▶ **Given instruction**: Extract each line of the records below that contains the word "Blender".

▶ **Materials provided**:
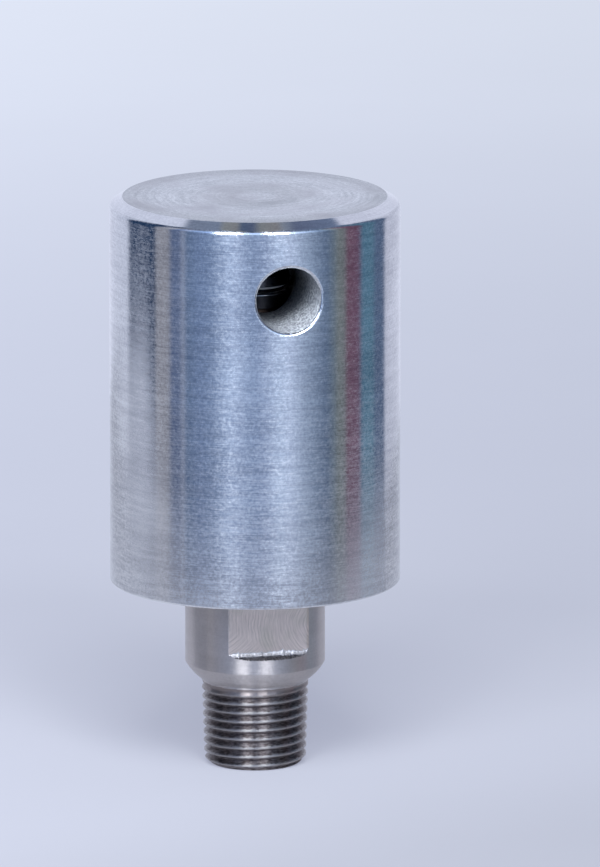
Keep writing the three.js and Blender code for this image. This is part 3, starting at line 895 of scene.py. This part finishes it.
# ---- pieces fixed to the weight ----
def make_plate_screw(index):
    """A socket-head screw with a chamfered head."""
    number = index + 1
    low = PLATE_BOTTOM + 0.2
    high = low + SCREW_HEAD_HEIGHT
    piece = lathe("plate_bolt_%d" % number, [
        (0, low), (SCREW_HEAD_R, low), (SCREW_HEAD_R, high), (SCREW_SHANK_R, high),
        (SCREW_SHANK_R, high + SCREW_LENGTH), (0, high + SCREW_LENGTH),
    ], SMALL, 0.25)
    key_r = KEY_FLATS / math.sqrt(3)
    drill(piece, key_r, low - 1, low + KEY_DEPTH, sides=6)
    lead_in = [(0, low - 0.5), (key_r + 0.8, low - 0.5), (key_r - 0.25, low + 0.3), (0, low + 0.3)]
    boolean(piece, lathe("lead_in", lead_in, SMALL, 0))
    shift(piece, *screw_position(index))
    finish_piece(soft_shading(piece), HARD, "weight", "hardened_steel", "plate_screw_%d" % number)


def make_bottom_plate():
    piece = ring("base_plate", BUSH_R + FIT, PLATE_R, PLATE_BOTTOM, PLATE_TOP, FINE, 0.3)
    for index in range(SCREW_COUNT):
        x, y = screw_position(index)
        drill(piece, SCREW_SHANK_R + 2 * FIT, PLATE_BOTTOM - 1, PLATE_TOP + 1, x, y)
        depth = PLATE_BOTTOM + SCREW_HEAD_HEIGHT + SCREW_HEAD_ROOM
        room = SCREW_HEAD_R + SCREW_HEAD_ROOM
        sink = lathe("sink", [
            (0, PLATE_BOTTOM - 0.5), (room + 0.75, PLATE_BOTTOM - 0.5), (room, PLATE_BOTTOM + 0.25),
            (room, depth), (0, depth),
        ], SMALL, 0)
        boolean(piece, shift(sink, x, y))
    finish_piece(soft_shading(piece), INSIDE, "weight", "turned_steel", "bottom_plate")


def make_bush():
    bore, flange_high, high = RISER_R + RUNNING, RECESS_TOP + 1.9, RISER_STEP - LIFT
    bush = lathe("slide_bush", [
        (bore, PLATE_BOTTOM), (BUSH_R, PLATE_BOTTOM), (BUSH_R, RECESS_TOP), (BUSH_FLANGE_R, RECESS_TOP),
        (BUSH_FLANGE_R, flange_high), (BUSH_SLEEVE_R, flange_high), (BUSH_SLEEVE_R, high), (bore, high),
    ], 128, 0.3)
    finish_piece(bush, BRONZE, "weight", "bronze", "guide_bush")


def make_spindle():
    tip, tip_low, collar, collar_low, collar_high = 2.3, 101.05, 3.4, 102.1, 102.9
    spindle = lathe("press_spindle", [
        (0, tip_low), (0.55 * tip, tip_low + 0.14), (tip, tip_low + 0.7), (tip, collar_low),
        (collar, collar_low), (collar, collar_high), (tip, collar_high), (tip, collar_high + 1.6),
        (SPINDLE_R, collar_high + 2), (SPINDLE_R, SPINDLE_END), (0, SPINDLE_END),
    ], SMALL, 0.12)
    finish_piece(spindle, HARD, "weight", "hardened_steel", "pivot_spindle")


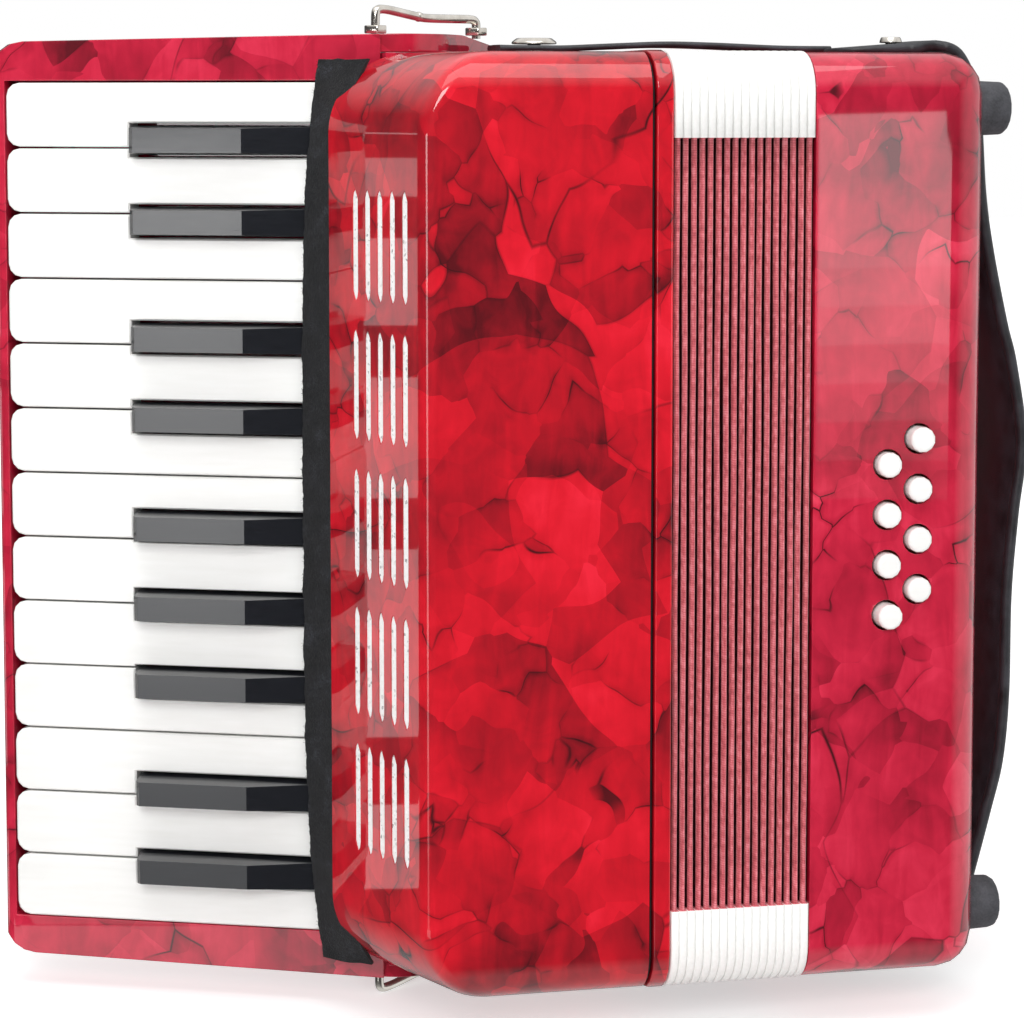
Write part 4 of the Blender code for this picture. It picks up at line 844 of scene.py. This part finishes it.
# %% Casings
CASINGS = [
    ("keyboard_frame", "treble", DARK_PEARL, 1.2, "pearloid"),
    ("treble_box", "treble", DARK_PEARL, 0.8, "pearloid"),
    ("treble_bellows_frame", "treble", PEARL, 1.1, "pearloid"),
    ("bass_box", "bass", DARK_PEARL, 0.7, "pearloid"),
    ("bass_end_plate", "bass", DARK_PEARL, 0.6, "pearloid"),
    ("treble_gasket", "treble", CARD, 0.2, "gasket"),
]
for node, body, material, width, slot in CASINGS:
    piece = dress(node, body, material, width)
    print(piece.name, len(piece.data.polygons), "faces")

# %% [markdown]
# ## Keys
# A white key is a wooden lever with a celluloid cap whose front corners are rounded and whose edges
# are eased, so that a finger slides over them. The black keys are narrower at the top, flat from
# the slanted front to a step, and slope down from there to the felt.

# %% Keys
KEYS = [("white_key", WHITE, 0.7, "white_celluloid", 3), ("black_key", BLACK, 0.45, "black_plastic", 2)]
for kind, material, width, slot, segments in KEYS:
    names = sorted(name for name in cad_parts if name.startswith(kind))
    for name in names:
        dress(name, name, material, width, segments, crisp=True)
    print(kind, len(names))

# %% [markdown]
# ## Buttons, feet and small metal
# The buttons are turned from the same celluloid as the keys. The feet are rubber, glued into the end
# plate. Screws, snap caps and bails are nickel plated.

# %% Small pieces
SMALL = [("air_button", "air_button", WHITE, 0.8, "white_celluloid"),
         ("key_axle", "treble", STEEL, 0.3, "steel")]
for index in range(1, 9):
    SMALL.append((f"bass_button_{index}", f"bass_button_{index}", WHITE, 0.6, "white_celluloid"))
for index in range(1, 5):
    SMALL.append((f"foot_{index}", "bass", RUBBER, 1.2, "foot_rubber"))
for side in ("top", "bottom"):
    SMALL.append((f"hand_strap_screw_{side}", "bass", NICKEL, 0.4, "nickel"))
    SMALL.append((f"snap_cap_{side}", f"closure_{side}", NICKEL, 0.5, "nickel"))
for node, body, material, width, slot in SMALL:
    dress(node, body, material, width, segments=3)
print(len(SMALL), "small pieces")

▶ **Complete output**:
Keep writing the three.js and Blender code for this image. This is part 3, starting at line 895 of scene.py. This part finishes it.
Write part 4 of the Blender code for this picture. It picks up at line 844 of scene.py. This part finishes it.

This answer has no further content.